Amazingly, he follows this up by answering that last question with a resounding yes. And I might almost be inclined to follow him, if he based his conclusion on the argument I’ve just presented: that in an environment of pervasive unemployment, high costs of living, and a meager and narrowly targeted welfare state, the loss of work isn’t exactly something to celebrate.
Perhaps realizing, however, that this austere vision is hardly a compelling case for the conservative worldview, Douthat tries a different tack. Having acknowledged the implausibility of the “dignity of labor” case for much actually-existing work, he neverthelsss moves right on to the claim that “even a grinding job tends to be an important source of social capital, providing everyday structure for people who live alone, a place to meet friends and kindle romances for people who lack other forms of community, a path away from crime and prison for young men, an example to children and a source of self-respect for parents.” He concludes with an appeal to the importance of “human flourishing”, but it’s hard to see much social capital, lasting interpersonal connection, or human flourishing going on in the Amazon warehouse—or for that matter, at Pret a Manger.
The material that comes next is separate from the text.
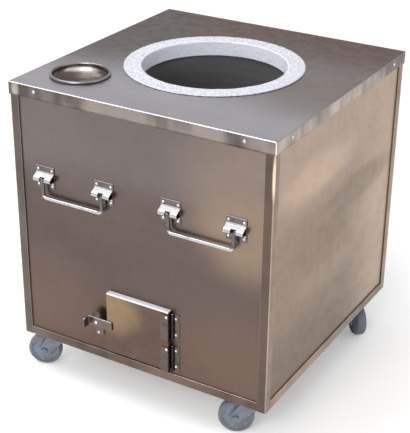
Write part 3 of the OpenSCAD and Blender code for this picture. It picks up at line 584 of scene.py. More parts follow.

Although it’s pitched in a kindlier, New York Times-friendly tone, Douthat’s argument is reminiscent of Charles Murray’s argument that the working class needs the discipline and control provided by working for the boss, lest they come socially unglued altogether. Good moralistic scold that he is, Douthat sees the decline of work as part of “the broader turn away from community in America—from family breakdown and declining churchgoing to the retreat into the virtual forms of sport and sex and friendship.” It seems more plausible that it is neoliberal economic conditions themselves—a scaled back social safety net, precarious employment, rising, debts and uncertain incomes—that has produced whatever increase in anomie and isolation we experience. The answer to that is not more work but more protection from the life’s unpredictable risks, more income, more equality, more democracy—and more time beyond work to take advantage of all of it.